This month: Learn about administrative costs in our defined contribution plan
By Michael Pramik, Ohio Public Employees Retirement System
June 29, 2022 – Members and retires often ask us questions through our social media channels that others could benefit from. Periodically we post these questions and answers in our PERSpective blog.
In today’s blog we’re addressing questions about defined-contribution administrative fees, the Windfall Elimination Provision and reports about Ohio pension funding.
Q: I’ve noticed that OPERS recently increased the monthly administrative fee in the Member-Directed Plan from $5 to $6. What are these costs, and why did OPERS make this change?
A: For years, Member-Directed and Combined plan participants have paid a flat, monthly fee of $5 to administer the defined contribution portion of their plans.
OPERS’ administrative costs include the time it takes to process applications and help members with their plans, and run the plans. For example, we process refund and retirement applications for members in these plans, and we incur legal and actuarial expenses related to the plans. Recordkeeping duties performed by our third‐party administrator include issuing quarterly statements and taking phone calls from members.

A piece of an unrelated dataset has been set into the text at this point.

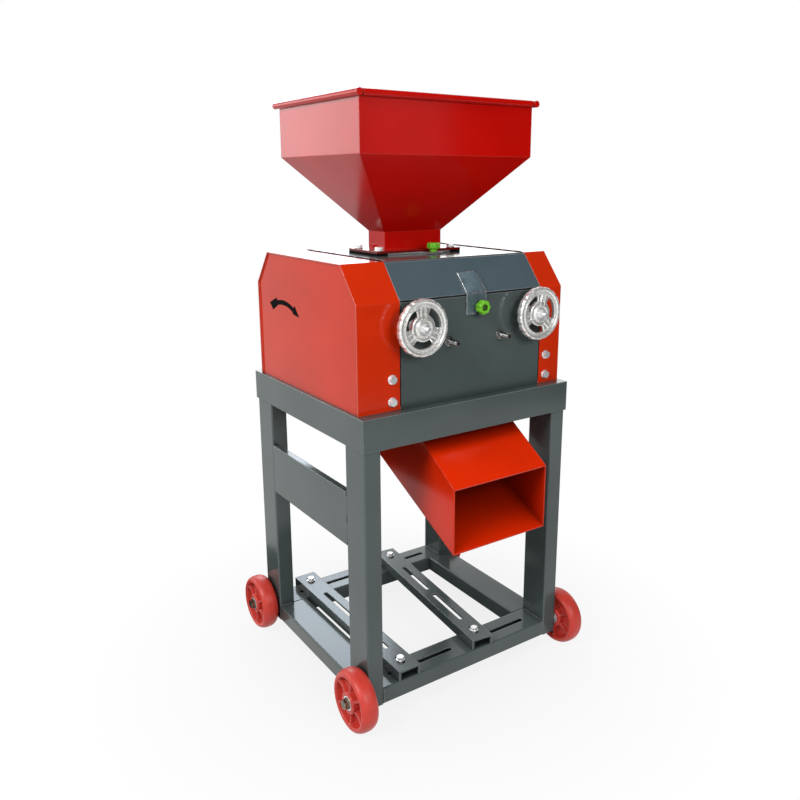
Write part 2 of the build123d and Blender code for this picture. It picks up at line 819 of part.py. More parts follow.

Charging a flat fee to both active and inactive members, regardless of account balance, ensures that all members are contributing toward these expenses. Effective July 1, this monthly fee is changing to $6, which is representative of similar fees in the financial services industry.
That means participants will see an additional dollar each month deducted from their defined contribution account balances.
Meanwhile, earlier this year the OPERS Board of Trustees approved keeping the mitigating rate at its current level of 3.5 percent for Member-Directed and Combined plan members.
Ohio law authorizes the Board to transfer to the Traditional Pension Plan a portion of the Member-Directed and Combined plans’ employer contributions, to lessen any negative financial impact on the Traditional Pension Plan because of members participating in the defined contribution plans. The amount of this transfer of funds is known as the mitigating rate.
Q: What is OPERS doing to help reduce Social Security’s Windfall Elimination Provision? Can’t Ohio just “fix” this?
A: WEP and a similar provision, the Government Pension Offset, are part of the Social Security Act, and as such are federal laws. Neither OPERS nor other Ohio public pensions nor the Ohio legislature can control whether and when they are repealed or changed.
WEP and GPO were originally adopted to address legitimate concerns regarding the way Social Security benefits are calculated. But we understand that there are significant issues with the approach that was taken, issues that erode the dignity of our members’ public service, as well as their retirement security.
For many years OPERS has urged members of Congress to advance legislation and policies regarding WEP/GPO relief. Most recently, we’ve supported two pieces of federal legislation that would reform the WEP – the Public Servants Protection and Fairness Act of 2021, and the Equal Treatment of Public Servants Act of 2021.
These bills would replace the WEP with a new benefit formula that would take non-covered service into account when calculating Social Security benefits instead of applying an inflexible and overly broad offset. Moreover, both bills would provide a small amount of relief for individuals who already have been impacted by the WEP. At present, we believe these bills offer the most realistic path forward, but we continue to monitor all possible solutions and will support all efforts to improve our members’ retirement security.
You can read more about our efforts to support WEP reform legislation in our recent PERSpective blog post on the provision.
Q: I saw a recent news article that stated Ohio as a whole has one of the worst-funded sets of pensions in the country with more than $429 billion in unfunded pension liabilities. Is this true?
A: We’ve seen a report by the American Legislative Exchange Council that stated U.S. public pensions have more than $8 trillion in unfunded liabilities. The reason is that the exchange council would have public pensions discount their future liabilities using an extremely low and impractical interest rate of about 1 percent.
The truth is that OPERS had unfunded actuarial accrued liabilities of $18.8 billion at the end of 2021. Our defined benefit plan is 84 percent funded, and we’re able to pay off our unfunded liabilities in 16 years, far less than the 30 years required by state law. You can read more about our latest funding figures as well as much more in our latest annual report.
You also can read a response to the exchange council’s report by the National Association of State Retirement Administrators.
Q: How do I know what my cost-of-living adjustment might be for 2023?
A: According to state law, OPERS members with a retirement effective date prior to Jan. 7, 2013, automatically receive a 3 percent adjustment while others receive an amount based on inflation.
The COLA for retirees who receive an inflation-adjusted increase is based on the change in the CPI-W index from the end of June two years before the COLA to the end of June the year previous to the COLA, with a maximum adjustment of 3 percent.
Thus, the inflation-adjusted COLA that eligible retirees will receive in 2023 will be based on the change in the CPI-W from the end of June 2021 to the end of June 2022 — with a maximum increase of 3 percent. We will announce the exact amount later this summer.